On Killing

     There was a protest Friday at the Vermont Department of Children’s Services, meant to “expose” the agency for “ripping kids from their parents” to create “a massive profit center.”
     This protest came two weeks to the day after an angry mother shot a Children’s Services worker to death outside her office in Vermont.
     I know I’m supposed to say “allegedly shot her to death.” Screw that. Jody Herring killed Lara Sobel after staking her out at the Children’s Services office in Barre. Then three people, including the county prosecutor, tackled Herring and held her for police.
     Sobel, a mother of two, was 48.
     Herring also is charged with killing three relatives that morning. She was mad because she had lost custody of her 9-year-old daughter and blamed Sobel for it, and blamed her relatives for reporting her.
     I guess Herring showed us who’s a good mother, didn’t she? She was “still laughing and making small talk about the incident like it was no big deal” as she was put into jail, Barre police wrote in a report.
     Now, Departments of Children and Families across the nation fail to prevent some pretty horrendous things. That’s what happens when child services workers are assigned caseloads of 30 and more kids at a time, all of whom have suffered neglect, at the very least.
     That would require six home visits a day to see each kid just once a week, an unlikely possibility unless the caseworkers have no paper work to do for courts, abusive parents, foster homes, other government agencies, and so on.
     Children’s services workers are so overworked, understaffed and underfunded that I find it difficult to believe that when they do manage to remove a kid from an abusive home, they do so for light or transient reasons.
     Nor do I believe they do it to create a “massive profit center.” Show me that money.
     A Herring cousin whose mother was killed told the Burlington Free Press that on the morning of the murders, Herring called her family and told them, “You guys need to stop calling DCF unless you guys are going to have it coming to you.”
     Herring, of course, is either crazy or morally perverted or both. She did not appear to be suffering as she was booked into jail.

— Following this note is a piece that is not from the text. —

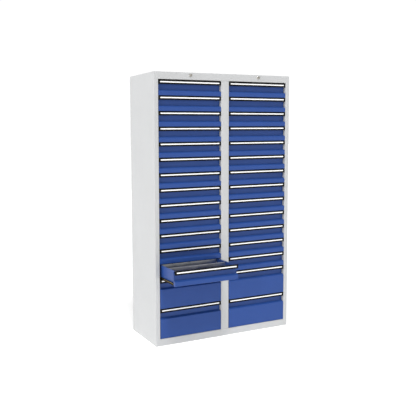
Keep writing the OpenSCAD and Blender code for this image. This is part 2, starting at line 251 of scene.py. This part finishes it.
# ---------------------------------------------------------------- materials
def new_material(name):
    m = bpy.data.materials.new(name)
    m.use_nodes = True
    nt = m.node_tree
    p = nt.nodes["Principled BSDF"]
    co = nt.nodes.new("ShaderNodeTexCoord")
    return m, nt, p, co


def noise(nt, co, scale, detail=2.0, rough=0.5, stretch=None):
    n = nt.nodes.new("ShaderNodeTexNoise")
    n.inputs["Scale"].default_value = scale
    n.inputs["Detail"].default_value = detail
    n.inputs["Roughness"].default_value = rough
    if stretch:
        mp = nt.nodes.new("ShaderNodeMapping")
        mp.inputs["Scale"].default_value = stretch
        nt.links.new(co.outputs["Object"], mp.inputs["Vector"])
        nt.links.new(mp.outputs["Vector"], n.inputs["Vector"])
    else:
        nt.links.new(co.outputs["Object"], n.inputs["Vector"])
    return n.outputs["Fac"]


def ramp(nt, fac, stops):
    r = nt.nodes.new("ShaderNodeValToRGB")
    while len(r.color_ramp.elements) < len(stops):
        r.color_ramp.elements.new(0.5)
    for e, (pos, col) in zip(r.color_ramp.elements, stops):
        e.position = pos
        e.color = (*col, 1.0)
    nt.links.new(fac, r.inputs["Fac"])
    return r.outputs["Color"]


def span(nt, fac, lo, hi, a=0.3, b=0.7):
    r = nt.nodes.new("ShaderNodeMapRange")
    r.inputs["From Min"].default_value, r.inputs["From Max"].default_value = a, b
    r.inputs["To Min"].default_value, r.inputs["To Max"].default_value = lo, hi
    nt.links.new(fac, r.inputs["Value"])
    return r.outputs["Result"]


def bump(nt, p, height, distance, strength=1.0):
    b = nt.nodes.new("ShaderNodeBump")
    b.inputs["Strength"].default_value = strength
    b.inputs["Distance"].default_value = distance
    nt.links.new(height, b.inputs["Height"])
    nt.links.new(b.outputs["Normal"], p.inputs["Normal"])


def powder_coat(name, base, rough, swing=0.03, spec=0.5, peel=0.00005):
    """Baked powder paint: nearly even colour, fine orange peel, a soft gloss that varies a little."""
    m, nt, p, co = new_material(name)
    low = tuple(c * (1 - swing) for c in base)
    high = tuple(min(1.0, c * (1 + swing)) for c in base)
    colour = ramp(nt, noise(nt, co, 5.0, 3.0), [(0.32, low), (0.5, base), (0.68, high)])
    speck = ramp(nt, noise(nt, co, 900.0, 1.0), [(0.3, (0.97, 0.97, 0.97)), (0.6, (1.0, 1.0, 1.0))])
    mix = nt.nodes.new("ShaderNodeMix")
    mix.data_type, mix.blend_type = "RGBA", "MULTIPLY"
    mix.inputs["Factor"].default_value = 1.0
    nt.links.new(colour, mix.inputs["A"])
    nt.links.new(speck, mix.inputs["B"])
    nt.links.new(mix.outputs["Result"], p.inputs["Base Color"])
    nt.links.new(span(nt, noise(nt, co, 22.0, 4.0), rough - 0.035, rough + 0.035), p.inputs["Roughness"])
    bump(nt, p, noise(nt, co, 420.0, 2.0, 0.4), peel, 0.6)
    p.inputs["Specular IOR Level"].default_value = spec
    return m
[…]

     This raises a point that I never have seen addressed in any of the news stories about guns, self-defense, the Second Amendment and so on. That point is: How does a normal person feel after killing someone, whether it’s in self-defense or not?
     I have friends who killed people 45 years ago in Vietnam. They are suffering from it to this day – and they were supposed to kill those people. Those people were trying to kill them.
     One disabled veteran suggested I read “On Killing: The Psychological Cost of Learning to Kill in War and Society,” by Dave Grossman, a retired Army Lt. Colonel. Citing years of studies and first-hand reports, Grossman concludes that the vast majority of soldiers who serve in war not only do not kill anyone, they deliberately aim over the enemy’s heads to be sure they will not do it. So ingrained, in most of us, is the prohibition against taking human life.
     Admittedly, Jody Herring and the creeps who shoot up churches and schools are not normal. They are moral perverts.
     Morally perverted as well are folks like NRA flack Wayne LaPierre, who throw around terms like “jack-booted thugs” whenever anyone anywhere suggests a radical proposal like, oh, say, keeping guns out of the hands of insane people and violent criminals.
     I don’t call LaPierre a moral pervert because I disagree with him. I call him a moral pervert because in all the millions of words he has spewed about guns, I do not recall a single mention of what happens to a normal human being after he kills someone, with justification or not. That’s a topic that needs to be addressed, far more urgently than we need to worry about those horrible people who work for child protective services.